___ Collected data

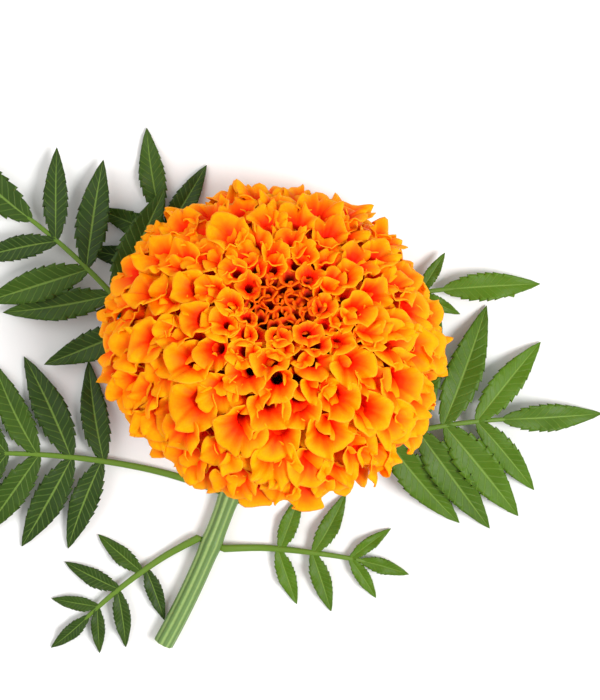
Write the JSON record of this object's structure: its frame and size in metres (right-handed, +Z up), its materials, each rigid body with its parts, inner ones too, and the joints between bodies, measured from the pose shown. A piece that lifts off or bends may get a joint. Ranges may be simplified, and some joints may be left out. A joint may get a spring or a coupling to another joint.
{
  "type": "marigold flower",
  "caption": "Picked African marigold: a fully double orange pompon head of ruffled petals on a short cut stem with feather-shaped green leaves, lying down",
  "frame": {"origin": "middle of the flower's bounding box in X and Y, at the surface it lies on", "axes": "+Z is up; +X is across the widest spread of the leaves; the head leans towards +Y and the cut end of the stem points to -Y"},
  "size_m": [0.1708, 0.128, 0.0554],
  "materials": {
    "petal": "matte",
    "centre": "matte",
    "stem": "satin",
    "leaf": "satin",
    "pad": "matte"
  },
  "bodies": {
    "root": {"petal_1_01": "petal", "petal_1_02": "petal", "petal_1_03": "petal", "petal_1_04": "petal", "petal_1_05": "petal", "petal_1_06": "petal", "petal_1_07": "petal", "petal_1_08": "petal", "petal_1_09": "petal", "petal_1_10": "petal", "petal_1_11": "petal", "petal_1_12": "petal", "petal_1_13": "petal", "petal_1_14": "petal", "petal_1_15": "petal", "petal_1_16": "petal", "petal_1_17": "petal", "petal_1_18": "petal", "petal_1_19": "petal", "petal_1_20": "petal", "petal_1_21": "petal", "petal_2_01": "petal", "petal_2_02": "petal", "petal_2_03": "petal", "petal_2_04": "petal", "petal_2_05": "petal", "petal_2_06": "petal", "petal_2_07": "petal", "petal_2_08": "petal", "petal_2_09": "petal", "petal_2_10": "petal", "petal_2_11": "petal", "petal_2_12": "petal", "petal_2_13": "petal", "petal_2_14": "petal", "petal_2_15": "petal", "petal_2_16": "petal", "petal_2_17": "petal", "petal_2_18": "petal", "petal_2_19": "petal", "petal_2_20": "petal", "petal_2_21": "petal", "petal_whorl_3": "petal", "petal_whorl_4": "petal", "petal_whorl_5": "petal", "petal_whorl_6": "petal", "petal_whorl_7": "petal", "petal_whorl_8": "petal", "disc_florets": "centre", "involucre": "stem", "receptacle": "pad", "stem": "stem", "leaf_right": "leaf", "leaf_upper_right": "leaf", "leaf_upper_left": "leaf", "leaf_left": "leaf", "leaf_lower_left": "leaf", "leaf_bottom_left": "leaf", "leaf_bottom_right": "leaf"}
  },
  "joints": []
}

______

__Task brief__:
Show the lines from the data above that contain the string "materials".

__Result below__:
Write the JSON record of this object's structure: its frame and size in metres (right-handed, +Z up), its materials, each rigid body with its parts, inner ones too, and the joints between bodies, measured from the pose shown. A piece that lifts off or bends may get a joint. Ranges may be simplified, and some joints may be left out. A joint may get a spring or a coupling to another joint.
  "materials": {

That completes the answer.